> **Stated problem**: Output the material beneath exactly, leaving nothing out.

____

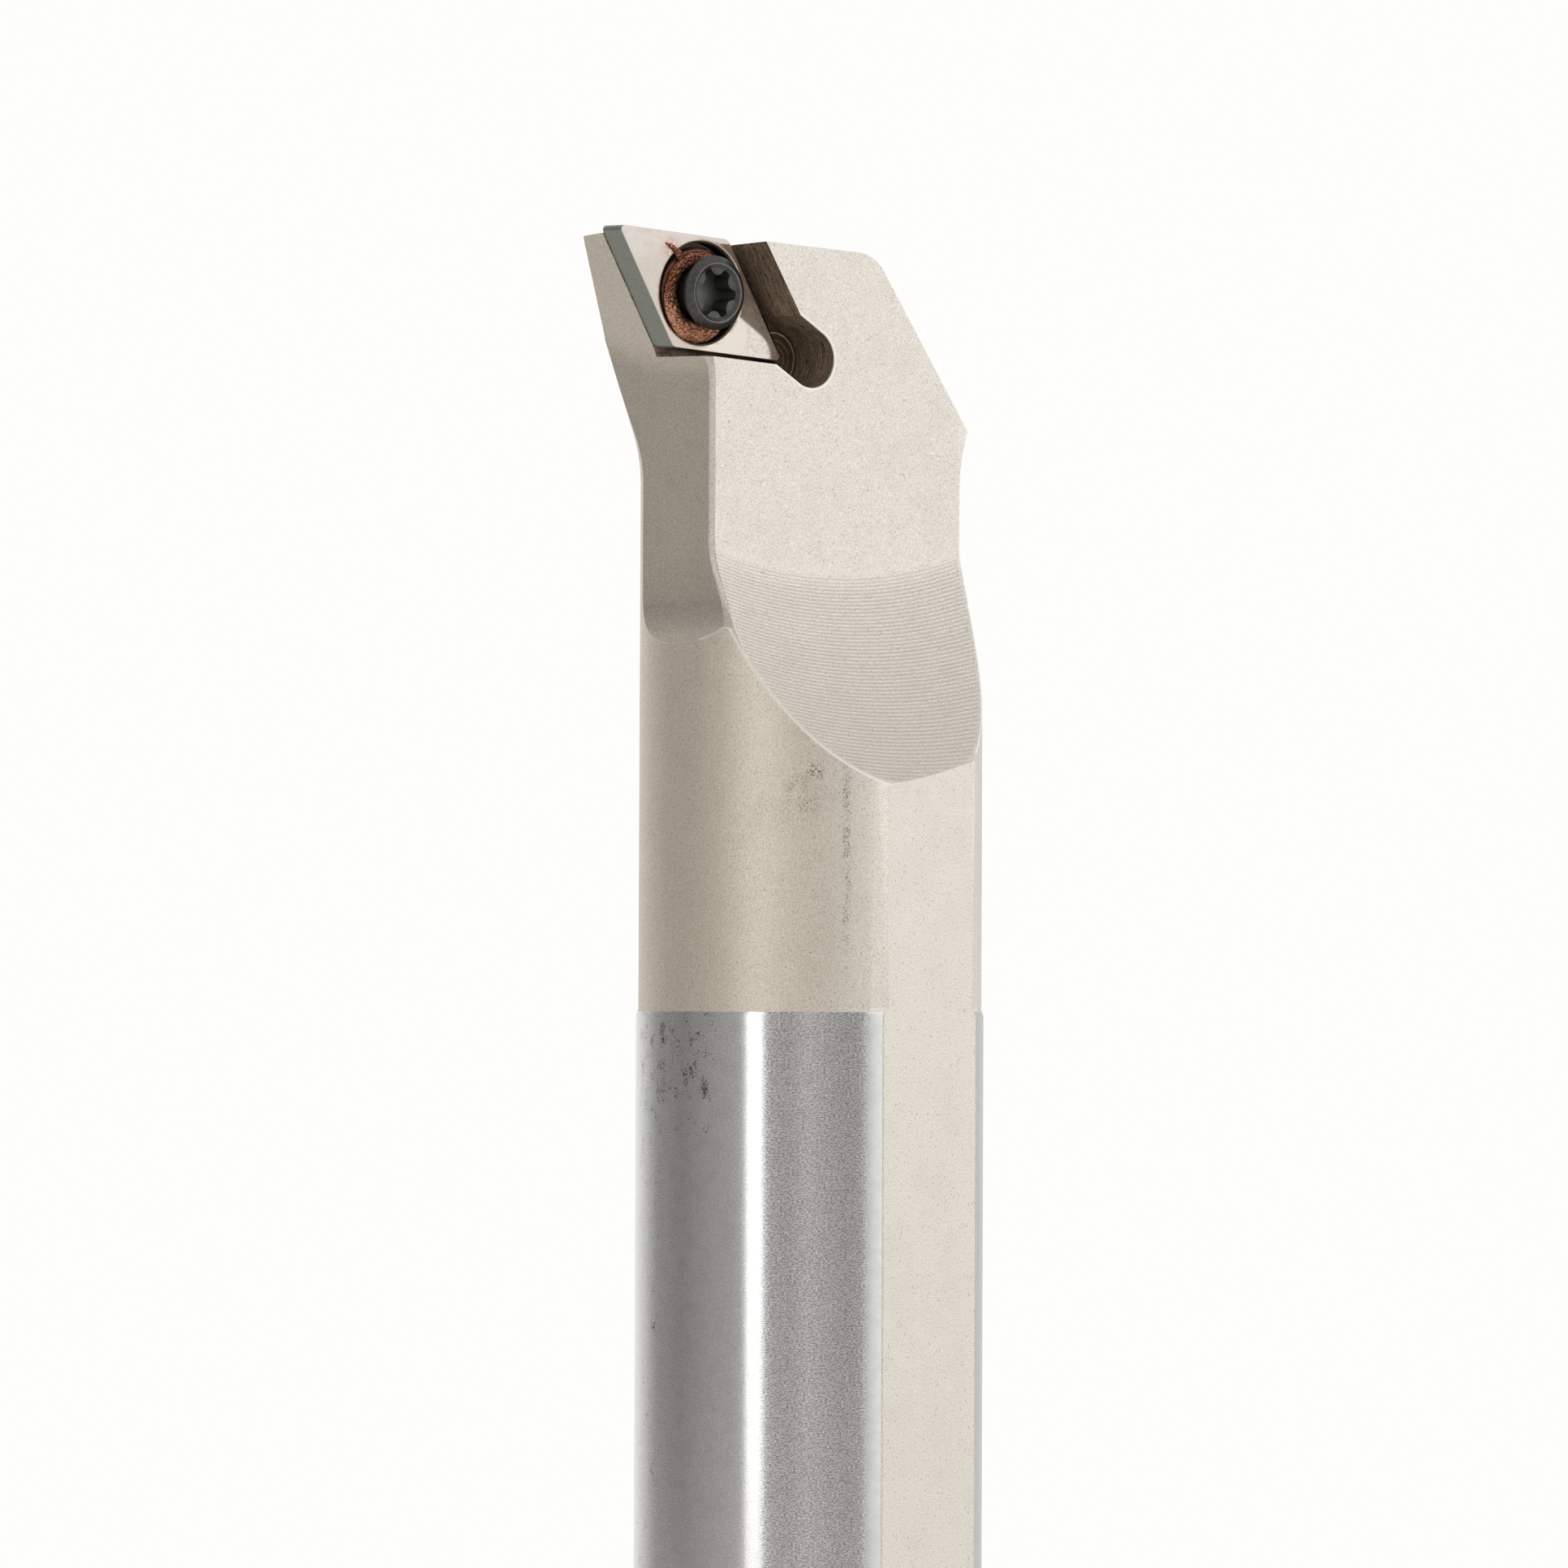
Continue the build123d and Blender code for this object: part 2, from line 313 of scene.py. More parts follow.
# The rings of the slot's cutter: inner radius, outer radius, softness and strength
CUTTER_RINGS = [(2.02, 2.12, 0.05, 1.0), (1.5, 1.56, 0.06, 0.5), (1.08, 1.13, 0.05, 0.5)]
SLOT_RIM_WIDTH = 0.21


def slot_masks(t, p):
    """The relief slot, the faint rings that its cutter left on its floor, and a band on the face round its
    rim that is painted lighter as a worn edge and a painted highlight.
    """
    on_slot = t.along(p.on_seat, (cos(SLOT_TURN), sin(SLOT_TURN), 0))
    off_slot = t.along(p.on_seat, (-sin(SLOT_TURN), cos(SLOT_TURN), 0))
    past_end = t.minus(on_slot, RELIEF_REACH)
    from_middle = t.length(t.most(past_end, 0.0), off_slot)
    inside = t.times(t.below(from_middle, RELIEF_RADIUS + 0.04), t.above(on_slot, 0.0))

    from_end = t.plus(t.length(past_end, off_slot), t.times(t.noise(p.at, 1.2), 0.3))
    rings = t.most(*(
        t.times(t.within(from_end, inner, outer, softness), strength)
        for inner, outer, softness, strength in CUTTER_RINGS
    ))
    rings = t.times(rings, t.above(t.noise(p.at, 0.9), 0.4, 0.15), t.below(p.sz, -0.55))

    on_face = t.times(t.above(p.h, FACE_HEIGHT - 0.02), t.above(on_slot, RELIEF_REACH - 4.0, 1.0))
    rim = t.times(t.within(from_middle, RELIEF_RADIUS, RELIEF_RADIUS + SLOT_RIM_WIDTH, 0.05), on_face)
    return inside, rings, rim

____

> **Task solution**:
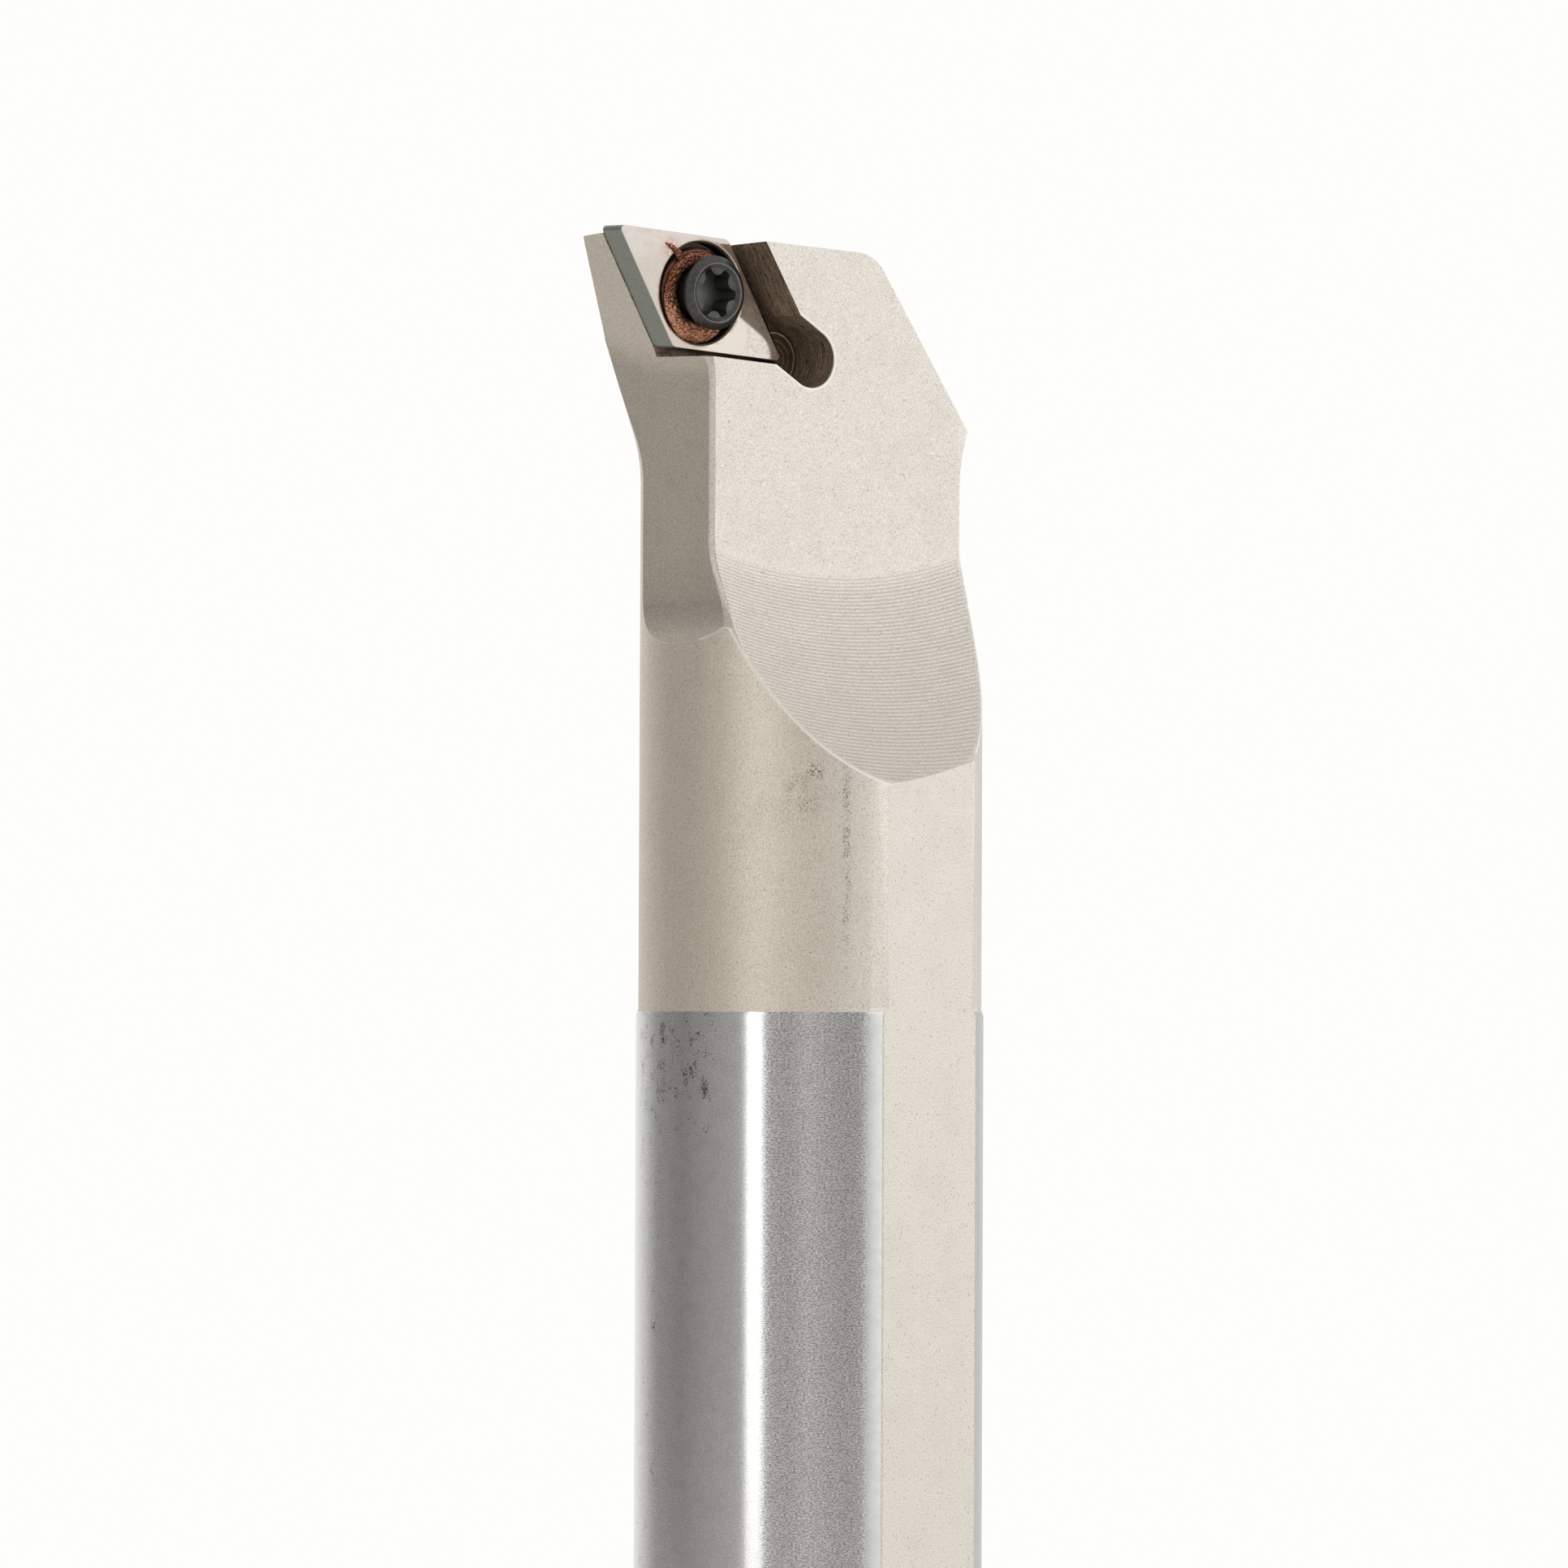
Continue the build123d and Blender code for this object: part 2, from line 313 of scene.py. More parts follow.
# The rings of the slot's cutter: inner radius, outer radius, softness and strength
CUTTER_RINGS = [(2.02, 2.12, 0.05, 1.0), (1.5, 1.56, 0.06, 0.5), (1.08, 1.13, 0.05, 0.5)]
SLOT_RIM_WIDTH = 0.21


def slot_masks(t, p):
    """The relief slot, the faint rings that its cutter left on its floor, and a band on the face round its
    rim that is painted lighter as a worn edge and a painted highlight.
    """
    on_slot = t.along(p.on_seat, (cos(SLOT_TURN), sin(SLOT_TURN), 0))
    off_slot = t.along(p.on_seat, (-sin(SLOT_TURN), cos(SLOT_TURN), 0))
    past_end = t.minus(on_slot, RELIEF_REACH)
    from_middle = t.length(t.most(past_end, 0.0), off_slot)
    inside = t.times(t.below(from_middle, RELIEF_RADIUS + 0.04), t.above(on_slot, 0.0))

    from_end = t.plus(t.length(past_end, off_slot), t.times(t.noise(p.at, 1.2), 0.3))
    rings = t.most(*(
        t.times(t.within(from_end, inner, outer, softness), strength)
        for inner, outer, softness, strength in CUTTER_RINGS
    ))
    rings = t.times(rings, t.above(t.noise(p.at, 0.9), 0.4, 0.15), t.below(p.sz, -0.55))

    on_face = t.times(t.above(p.h, FACE_HEIGHT - 0.02), t.above(on_slot, RELIEF_REACH - 4.0, 1.0))
    rim = t.times(t.within(from_middle, RELIEF_RADIUS, RELIEF_RADIUS + SLOT_RIM_WIDTH, 0.05), on_face)
    return inside, rings, rim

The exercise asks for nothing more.